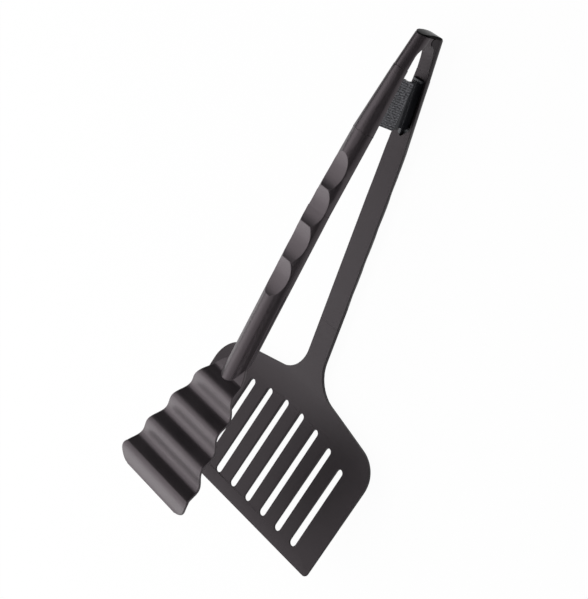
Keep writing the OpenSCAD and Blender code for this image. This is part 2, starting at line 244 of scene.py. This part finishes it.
edges = {
    "turner": {"node": "turner_arm", "body": "turner", "slot": "nylon", "material": bladeNylon,
        "round": 0.00022, "segments": 2, "from": 32},
    "gripper": {"node": "gripper_arm", "body": "gripper", "slot": "nylon", "material": gripNylon,
        "round": 0.00022, "segments": 2, "from": 32},
    "headCap": {"node": "head_cap", "body": "turner", "slot": "cap", "material": capNylon,
        "round": 0.0004, "segments": 4, "from": 40},
    "springSleeve": {"node": "spring_sleeve", "body": "gripper", "slot": "sleeve", "material": sleeveNylon,
        "round": 0.00035, "segments": 3, "from": 30},
    "springSeat": {"node": "spring_seat", "body": "turner", "slot": "seat", "material": seatNylon,
        "round": 0.0002, "segments": 2, "from": 30},
    "hingePin": {"node": "hinge_pin", "body": "turner", "slot": "steel", "material": springSteel,
        "round": 0.0002, "segments": 3, "from": 40},
}
for name, edge in edges.items():
    piece = softened(name, edge["node"], edge)
    dress(piece, edge["material"])
    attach(piece, edge["body"])
    print(name, "softened:", len(piece.data.polygons), "faces")

# the coil starts as one ring of wire at the seat and is wound up to the sleeve
coilSet = {"foot": (-0.100924, 0, 0.0130), "lean": 12.18, "radius": 0.00105, "wire": 0.00025,
    "height": 0.013504, "turns": 7, "stepsPerTurn": 32, "wireSides": 14, "mergeWithin": 0.000002,
    "smoothUnder": 40, "pressedTo": 0.28}
lean = math.radians(coilSet["lean"])
deselect()
bpy.ops.mesh.primitive_circle_add(vertices=coilSet["wireSides"], radius=coilSet["wire"], fill_type="NGON",
    location=(0, 0, 0), rotation=(math.radians(90), 0, 0))
returnCoil = bpy.context.active_object
returnCoil.name = "returnCoil"
bpy.ops.object.transform_apply(location=False, rotation=True)
bpy.ops.object.mode_set(mode="EDIT")
bpy.ops.mesh.select_all(action="SELECT")
bpy.ops.transform.translate(value=(coilSet["radius"], 0, coilSet["wire"]))
bpy.ops.object.mode_set(mode="OBJECT")
rise = (coilSet["height"] - 2 * coilSet["wire"]) / coilSet["turns"]
apply(returnCoil, "SCREW", axis="Z", angle=math.tau, screw_offset=rise, iterations=coilSet["turns"],
    steps=coilSet["stepsPerTurn"], render_steps=coilSet["stepsPerTurn"], use_merge_vertices=True,
    merge_threshold=coilSet["mergeWithin"])
bpy.ops.object.mode_set(mode="EDIT")
bpy.ops.mesh.select_all(action="DESELECT")
bpy.ops.mesh.select_mode(type="EDGE")
bpy.ops.mesh.select_non_manifold(extend=False, use_wire=False, use_multi_face=False,
    use_non_contiguous=False, use_verts=False)
bpy.ops.mesh.edge_face_add()
bpy.ops.mesh.select_all(action="SELECT")
bpy.ops.mesh.normals_make_consistent(inside=False)
bpy.ops.transform.rotate(value=lean, orient_axis="Y", center_override=(0, 0, 0))
bpy.ops.transform.translate(value=coilSet["foot"])
bpy.ops.object.mode_set(mode="OBJECT")
bpy.ops.object.shade_smooth_by_angle(angle=math.radians(coilSet["smoothUnder"]))
dress(returnCoil, springSteel)
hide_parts("return_spring")
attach(returnCoil, "turner")
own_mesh(returnCoil)
print("returnCoil wound:", len(returnCoil.data.polygons), "faces")


cameraSet = {"place": (-0.340514, 0.49608, 0.60035), "turn": (-5.837, 46.906, 117.149), "lens": 97.088,
    "sensor": 36, "clip": (0.05, 20)}
camera = bpy.data.objects.new("camera", bpy.data.cameras.new("camera"))
bpy.context.collection.objects.link(camera)
camera.location = cameraSet["place"]
camera.rotation_euler = [math.radians(a) for a in cameraSet["turn"]]
camera.data.lens = cameraSet["lens"]
camera.data.sensor_width = cameraSet["sensor"]
camera.data.clip_start, camera.data.clip_end = cameraSet["clip"]
bpy.context.scene.camera = camera

lampSet = {
    "keyBox": {"from": (0.66, -0.55, 0.50), "distance": 1.1, "size": (0.85, 0.9), "watts": 5.8},
    "backBox": {"from": (0.30, -0.93, 0.18), "distance": 1.2, "size": (0.9, 0.4), "watts": 2.5},
    "topBox": {"from": (-0.06, -0.57, 0.82), "distance": 1.3, "size": (1.3, 0.95), "watts": 7.8},
    "aboveBox": {"from": (0.02, 0.10, 0.99), "distance": 1.3, "size": (1.3, 0.9), "watts": 4.2},
    "rimBox": {"from": (0.42, 0.65, 0.57), "distance": 1.4, "size": (0.35, 0.35), "watts": 2.0},
    "frontBox": {"from": (-0.35, 0.8, 0.5), "distance": 1.5, "size": (1.0, 0.8), "watts": 0.8},
}
lampAim = Vector((0.03, 0, 0.03))
for name, lamp in lampSet.items():
    light = bpy.data.lights.new(name, "AREA")
    light.shape, light.size, light.size_y = "RECTANGLE", *lamp["size"]
    light.energy = lamp["watts"]
    obj = bpy.data.objects.new(name, light)
    bpy.context.collection.objects.link(obj)
    way = Vector(lamp["from"]).normalized()
    obj.location = lampAim + way * lamp["distance"]
    obj.rotation_euler = (-way).to_track_quat("-Z", "Y").to_euler()

roomSet = {"colour": (0.95, 0.94, 1.0, 1), "strength": 0.035}
world = bpy.data.worlds.new("studio")
bpy.context.scene.world = world
world.use_nodes = True
tree = world.node_tree
tree.nodes.clear()
path = tree.nodes.new("ShaderNodeLightPath")
backdrop = tree.nodes.new("ShaderNodeBackground")
backdrop.inputs["Color"].default_value = (1, 1, 1, 1)
room = tree.nodes.new("ShaderNodeBackground")
room.inputs["Color"].default_value = roomSet["colour"]
room.inputs["Strength"].default_value = roomSet["strength"]
mix = tree.nodes.new("ShaderNodeMixShader")
out = tree.nodes.new("ShaderNodeOutputWorld")
tree.links.new(path.outputs["Is Camera Ray"], mix.inputs[0])
tree.links.new(room.outputs[0], mix.inputs[1])
tree.links.new(backdrop.outputs[0], mix.inputs[2])
tree.links.new(mix.outputs[0], out.inputs["Surface"])

floorSet = {"size": 8, "grey": 0.6, "glow": 1.02, "seenWhite": 0.95, "mirroredWhite": 0.8}
deselect()
bpy.ops.mesh.primitive_plane_add(size=floorSet["size"], location=(0, 0, 0))
floor = bpy.context.active_object
floor.name = "floor"
g = Graph("paleFloor")
ray = g.node("ShaderNodeLightPath", output="Is Camera Ray")
glossy = g.node("ShaderNodeLightPath", output="Is Glossy Ray")
diffuse = g.node("ShaderNodeBsdfDiffuse", None, {"Color": (*[floorSet["grey"]] * 3, 1)})
glow = g.node("ShaderNodeEmission", None, {"Color": (1, 1, 1, 1), "Strength": floorSet["glow"]})
paleShare = ray * floorSet["seenWhite"] + glossy * floorSet["mirroredWhite"]
dress(floor, g.finish(g.node("ShaderNodeMixShader", None, {0: paleShare, 1: diffuse, 2: glow})))
bpy.context.scene.view_settings.view_transform = "Standard"
print("camera, lights and floor placed")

What the exercise asks >> What is the number of lines in this material that hold the string "attach"? Answer with that number only.

Task response >> 2